Short task:
Search the entries below. Return every line that has "Blender" in it.

[Records with modeling code]
* * * *

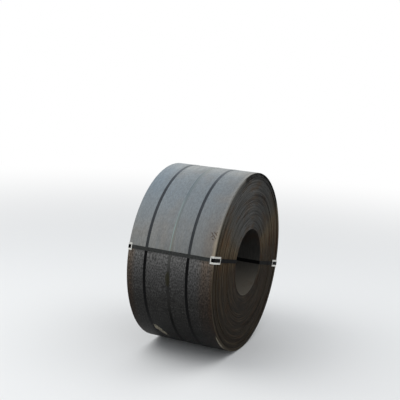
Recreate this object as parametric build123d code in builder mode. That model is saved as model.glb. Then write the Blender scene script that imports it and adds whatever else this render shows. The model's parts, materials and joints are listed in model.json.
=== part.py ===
from build123d import *
import math
import os

# A coil of hot-rolled steel strip, lying on its barrel, bound with flat steel straps.
# +X runs along the bore, +Y away from the front, +Z up. The origin is on the floor under the coil's centre.
# All sizes are in millimetres and all angles in degrees.

# The wound strip
strip_width = 1000.0
coil_diameter = 2050.0
bore_diameter = 762.0
rim_chamfer = 3.0
bore_chamfer = 1.5

# Groups of turns from the rim to the bore, each as its share of the wall and its share of the most
# that any has slid along the bore, so that it is sunk at one end and proud at the other
turn_slip = 3.0
turn_groups = [
    (0.05, 0.0),
    (0.05, 1.0),
    (0.08, -1.0),
    (0.20, 0.35),
    (0.24, -0.65),
    (0.24, 0.5),
    (0.14, 0.0),
]

# The lap on the back where the strip's tail ends and the turn below comes out from under it
strip_thickness = 3.0
tail_angle = 215.0
tail_run = 22.0

# Flat strapping: three straps around the barrel, and two through the bore that cross the front and the back
ring_strap_width = 32.0
eye_strap_width = 40.0
strap_thickness = 1.0
seat_gap = 0.3
left_strap_place = -286.0
middle_strap_place = 0.0
right_strap_place = 214.0
front_strap_angle = 13.8
back_strap_angle = front_strap_angle + 180
bore_bend = 5.0

# Bent plates between the eye straps and the outer rims, each with a raised frame that the strap is threaded through
guard_width = 80.0
guard_thickness = 1.5
guard_bend = 4.0
guard_barrel_leg = 42.0
guard_face_leg = 170.0
guard_rail = 9.0

# Crimped sleeves that close the straps, where each strap's two ends lie on each other
seal_length = 50.0
seal_thickness = 0.9
strap_end = 22.0
ring_seal_angle = 125.0

# The straps by name, with the end of the coil, left (-1) or right (1), that each eye strap is closed at
ring_straps = {"left": left_strap_place, "middle": middle_strap_place, "right": right_strap_place}
eye_straps = {"front": front_strap_angle, "back": back_strap_angle}
eye_seal_side = {"front": -1, "back": 1}

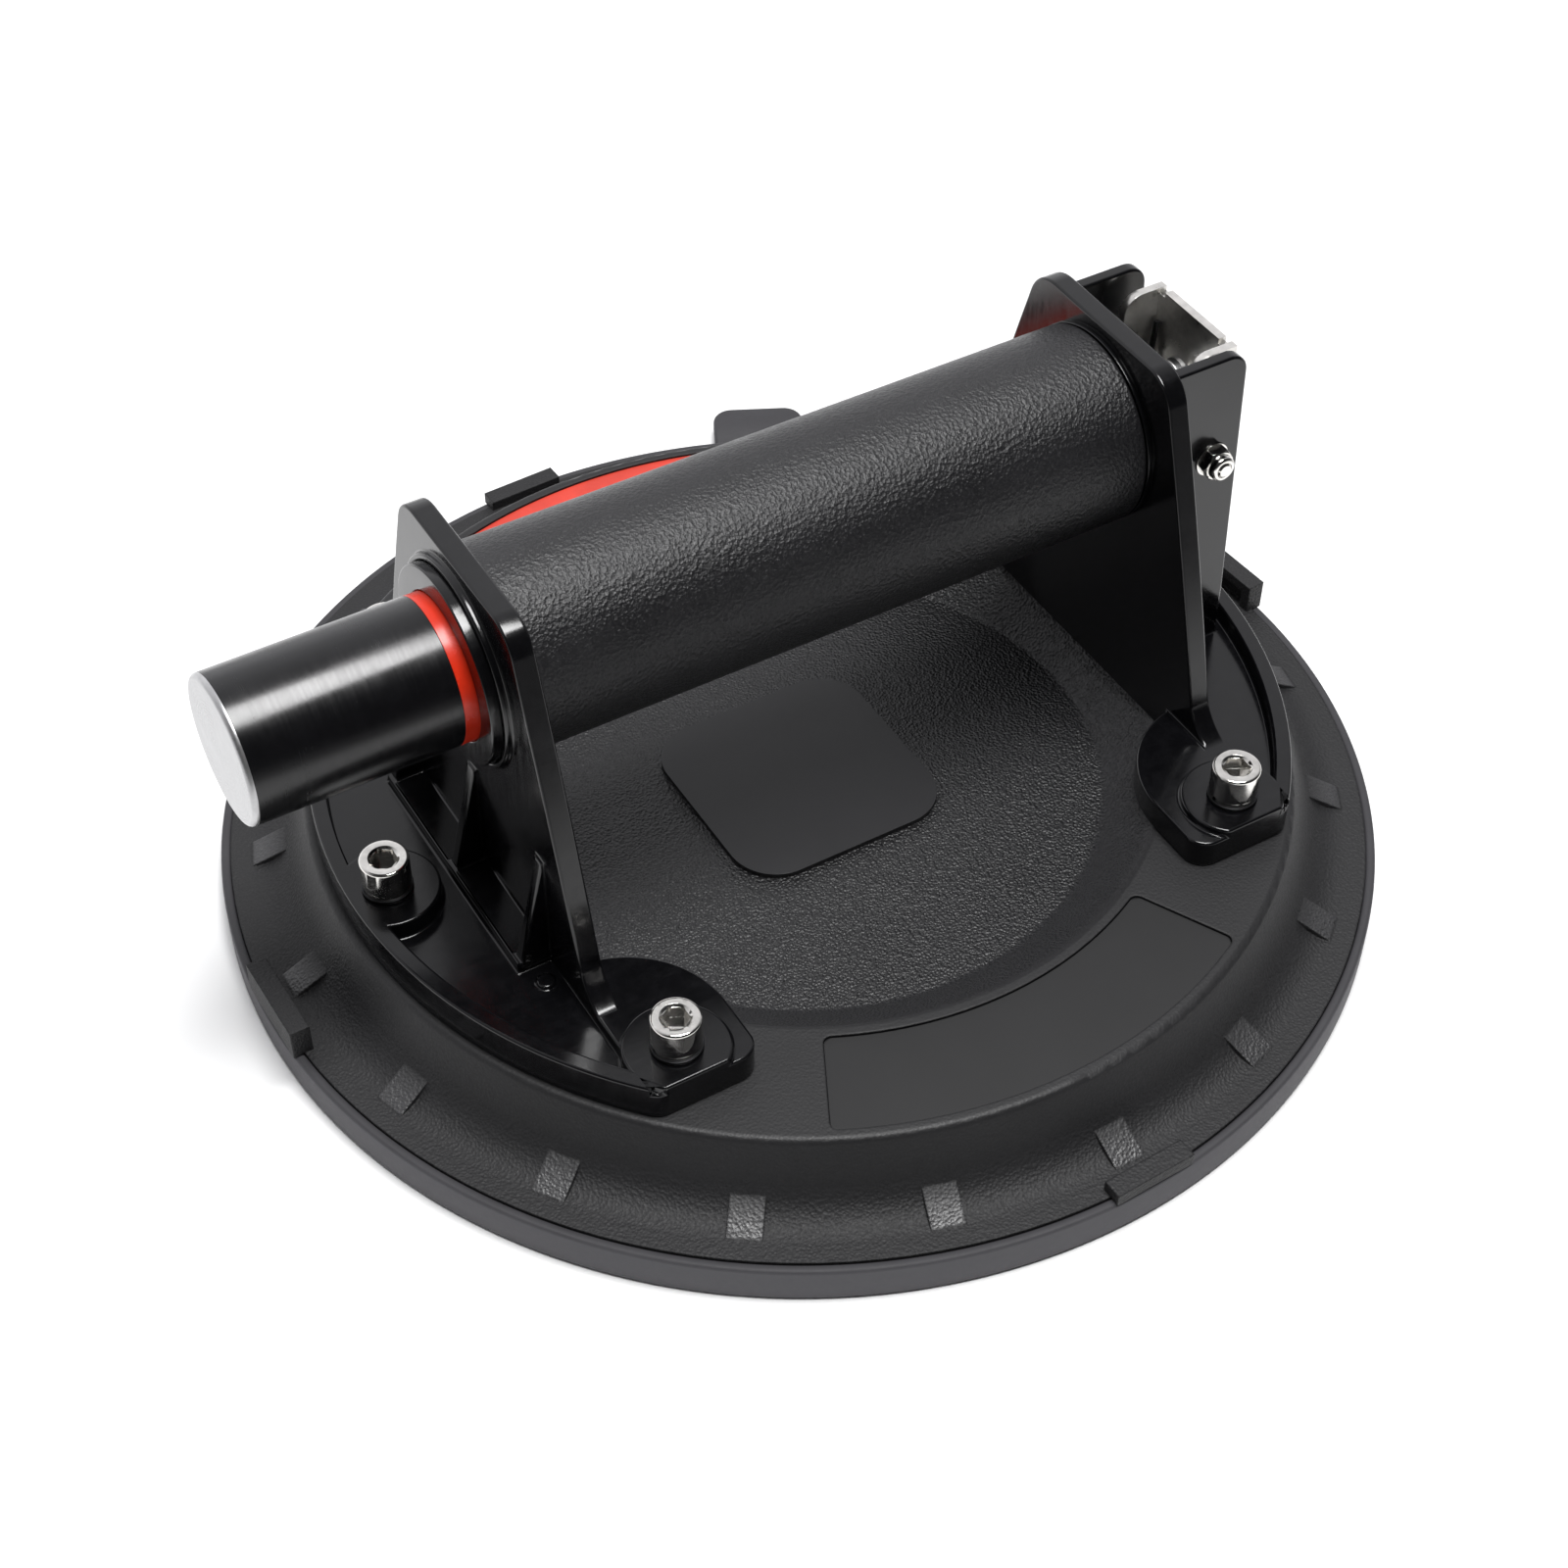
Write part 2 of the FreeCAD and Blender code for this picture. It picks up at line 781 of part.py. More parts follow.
def make_lock_washers():
    """Spring washers, each with its slit."""
    low = screw_pad_top + plain_washer_thickness
    hole = screw_shank_radius + 0.15
    washers = []
    for x, y in all_screws:
        washer = ring(lock_washer_radius, hole, low, head_base, x, y)
        half_slit = lock_washer_slit / 2
        slit = block(x - lock_washer_radius - 1, x, y - half_slit, y + half_slit, low, head_base)
        washers.append(washer.cut(slit))
    return Part.makeCompound(washers)


def make_bracket_inserts():
    return Part.makeCompound([
        ring(insert_radius, screw_shank_radius + 0.02, screw_tip - 1, ring_top, x, y)
        for x, y in all_screws
    ])


def clamp_screw_places():
    turns = [math.radians(360 / clamp_screw_count * k) for k in range(clamp_screw_count)]
    return [(clamp_screw_circle * math.cos(t), clamp_screw_circle * math.sin(t)) for t in turns]


def clamp_screw_cone(x, y, extra=0.0):
    """The countersunk head of a clamp screw, or with extra the seat that clears it."""
    depth = clamp_screw_head_radius - clamp_screw_radius
    outer = clamp_screw_head_radius + extra
    inner = clamp_screw_radius + extra
    return Part.makeCone(outer, inner, depth, V(x, y, clamp_disc_bottom), ALONG_Z)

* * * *

Written answer:
Recreate this object as parametric build123d code in builder mode. That model is saved as model.glb. Then write the Blender scene script that imports it and adds whatever else this render shows. The model's parts, materials and joints are listed in model.json.
Write part 2 of the FreeCAD and Blender code for this picture. It picks up at line 781 of part.py. More parts follow.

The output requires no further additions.